◆ Data section ◆
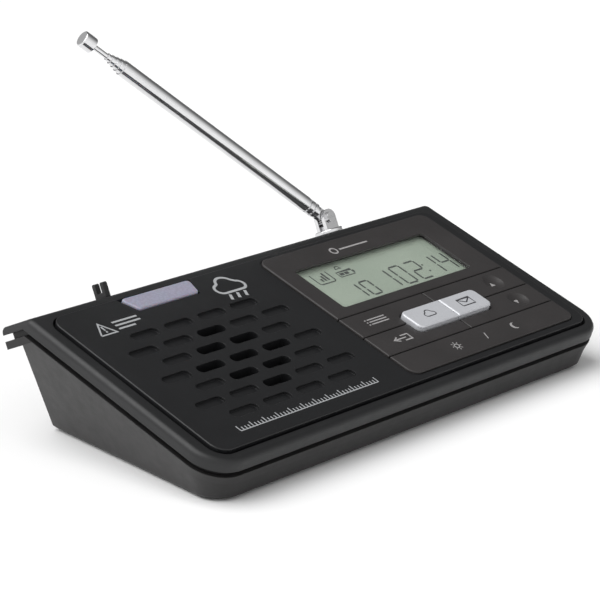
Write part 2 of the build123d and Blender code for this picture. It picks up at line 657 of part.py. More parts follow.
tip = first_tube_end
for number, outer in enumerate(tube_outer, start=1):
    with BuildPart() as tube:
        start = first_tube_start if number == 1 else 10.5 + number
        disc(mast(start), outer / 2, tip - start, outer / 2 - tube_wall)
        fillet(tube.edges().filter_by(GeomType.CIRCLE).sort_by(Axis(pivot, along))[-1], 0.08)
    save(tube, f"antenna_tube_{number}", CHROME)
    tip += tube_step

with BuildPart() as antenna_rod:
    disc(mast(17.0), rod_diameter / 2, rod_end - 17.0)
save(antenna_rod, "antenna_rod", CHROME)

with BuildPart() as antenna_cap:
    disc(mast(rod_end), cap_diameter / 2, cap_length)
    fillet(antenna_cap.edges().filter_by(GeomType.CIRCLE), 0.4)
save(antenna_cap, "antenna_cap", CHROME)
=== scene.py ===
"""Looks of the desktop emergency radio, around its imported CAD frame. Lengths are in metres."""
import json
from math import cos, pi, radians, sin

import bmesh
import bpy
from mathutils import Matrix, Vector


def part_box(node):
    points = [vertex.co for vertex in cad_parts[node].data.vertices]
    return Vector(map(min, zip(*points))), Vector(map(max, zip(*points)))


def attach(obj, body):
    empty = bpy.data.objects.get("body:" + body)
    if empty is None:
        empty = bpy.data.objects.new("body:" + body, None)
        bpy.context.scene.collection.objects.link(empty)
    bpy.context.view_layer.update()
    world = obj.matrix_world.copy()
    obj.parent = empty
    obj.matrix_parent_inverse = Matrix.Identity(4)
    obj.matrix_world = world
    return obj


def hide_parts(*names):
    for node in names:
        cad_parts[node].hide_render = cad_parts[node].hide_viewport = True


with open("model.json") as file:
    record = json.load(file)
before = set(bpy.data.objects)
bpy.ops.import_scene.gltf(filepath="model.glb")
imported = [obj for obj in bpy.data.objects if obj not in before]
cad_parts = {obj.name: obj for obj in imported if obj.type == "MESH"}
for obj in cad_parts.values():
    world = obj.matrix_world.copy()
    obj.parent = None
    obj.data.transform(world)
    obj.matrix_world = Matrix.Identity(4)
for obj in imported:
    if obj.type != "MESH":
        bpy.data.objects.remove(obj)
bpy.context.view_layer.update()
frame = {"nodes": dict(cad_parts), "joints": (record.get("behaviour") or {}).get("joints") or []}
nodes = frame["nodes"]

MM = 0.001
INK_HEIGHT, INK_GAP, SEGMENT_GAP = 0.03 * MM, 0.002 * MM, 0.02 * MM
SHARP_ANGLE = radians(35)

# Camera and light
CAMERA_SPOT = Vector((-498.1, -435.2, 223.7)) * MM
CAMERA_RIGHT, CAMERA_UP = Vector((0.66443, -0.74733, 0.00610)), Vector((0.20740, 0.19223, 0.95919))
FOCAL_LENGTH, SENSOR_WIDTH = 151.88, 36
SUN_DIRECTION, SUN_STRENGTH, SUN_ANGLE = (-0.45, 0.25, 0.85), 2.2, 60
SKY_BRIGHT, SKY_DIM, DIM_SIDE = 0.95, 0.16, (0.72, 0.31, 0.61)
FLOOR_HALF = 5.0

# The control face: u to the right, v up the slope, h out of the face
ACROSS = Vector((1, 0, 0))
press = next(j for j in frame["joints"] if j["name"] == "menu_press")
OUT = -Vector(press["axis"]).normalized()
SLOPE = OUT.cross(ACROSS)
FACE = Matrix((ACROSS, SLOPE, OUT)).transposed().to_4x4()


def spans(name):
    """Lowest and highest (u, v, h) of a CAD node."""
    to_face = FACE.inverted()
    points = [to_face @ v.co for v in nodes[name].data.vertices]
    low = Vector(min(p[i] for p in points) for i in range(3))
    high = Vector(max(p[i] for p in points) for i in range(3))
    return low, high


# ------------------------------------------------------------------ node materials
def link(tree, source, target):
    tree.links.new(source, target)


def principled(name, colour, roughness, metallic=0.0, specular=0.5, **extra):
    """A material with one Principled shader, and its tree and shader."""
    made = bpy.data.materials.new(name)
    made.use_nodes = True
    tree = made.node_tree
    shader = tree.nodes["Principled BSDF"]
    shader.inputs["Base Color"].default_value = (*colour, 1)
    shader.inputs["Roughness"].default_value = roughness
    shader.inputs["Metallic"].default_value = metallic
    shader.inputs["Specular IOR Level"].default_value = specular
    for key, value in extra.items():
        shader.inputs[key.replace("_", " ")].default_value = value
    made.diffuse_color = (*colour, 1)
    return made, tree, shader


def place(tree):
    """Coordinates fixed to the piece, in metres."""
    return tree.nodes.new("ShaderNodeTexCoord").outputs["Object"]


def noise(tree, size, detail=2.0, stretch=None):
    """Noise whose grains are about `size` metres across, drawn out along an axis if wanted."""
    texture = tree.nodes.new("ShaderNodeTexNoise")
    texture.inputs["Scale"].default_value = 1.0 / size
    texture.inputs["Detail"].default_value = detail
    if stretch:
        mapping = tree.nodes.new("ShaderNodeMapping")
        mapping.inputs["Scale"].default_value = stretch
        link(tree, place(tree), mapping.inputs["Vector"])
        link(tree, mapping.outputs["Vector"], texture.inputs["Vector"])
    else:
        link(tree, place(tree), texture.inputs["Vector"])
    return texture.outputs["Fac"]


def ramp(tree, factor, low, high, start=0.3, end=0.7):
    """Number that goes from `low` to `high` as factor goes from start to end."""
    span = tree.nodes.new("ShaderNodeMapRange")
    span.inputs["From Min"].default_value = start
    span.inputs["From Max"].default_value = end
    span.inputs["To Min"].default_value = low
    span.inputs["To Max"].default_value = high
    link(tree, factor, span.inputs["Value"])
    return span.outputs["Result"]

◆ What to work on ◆
Nothing but the lines from the one with "for number, outer" through the one with "if empty is" should be repeated, and each exactly.

◆ Solution to this task ◆
for number, outer in enumerate(tube_outer, start=1):
    with BuildPart() as tube:
        start = first_tube_start if number == 1 else 10.5 + number
        disc(mast(start), outer / 2, tip - start, outer / 2 - tube_wall)
        fillet(tube.edges().filter_by(GeomType.CIRCLE).sort_by(Axis(pivot, along))[-1], 0.08)
    save(tube, f"antenna_tube_{number}", CHROME)
    tip += tube_step

with BuildPart() as antenna_rod:
    disc(mast(17.0), rod_diameter / 2, rod_end - 17.0)
save(antenna_rod, "antenna_rod", CHROME)

with BuildPart() as antenna_cap:
    disc(mast(rod_end), cap_diameter / 2, cap_length)
    fillet(antenna_cap.edges().filter_by(GeomType.CIRCLE), 0.4)
save(antenna_cap, "antenna_cap", CHROME)
=== scene.py ===
"""Looks of the desktop emergency radio, around its imported CAD frame. Lengths are in metres."""
import json
from math import cos, pi, radians, sin

import bmesh
import bpy
from mathutils import Matrix, Vector


def part_box(node):
    points = [vertex.co for vertex in cad_parts[node].data.vertices]
    return Vector(map(min, zip(*points))), Vector(map(max, zip(*points)))


def attach(obj, body):
    empty = bpy.data.objects.get("body:" + body)
    if empty is None:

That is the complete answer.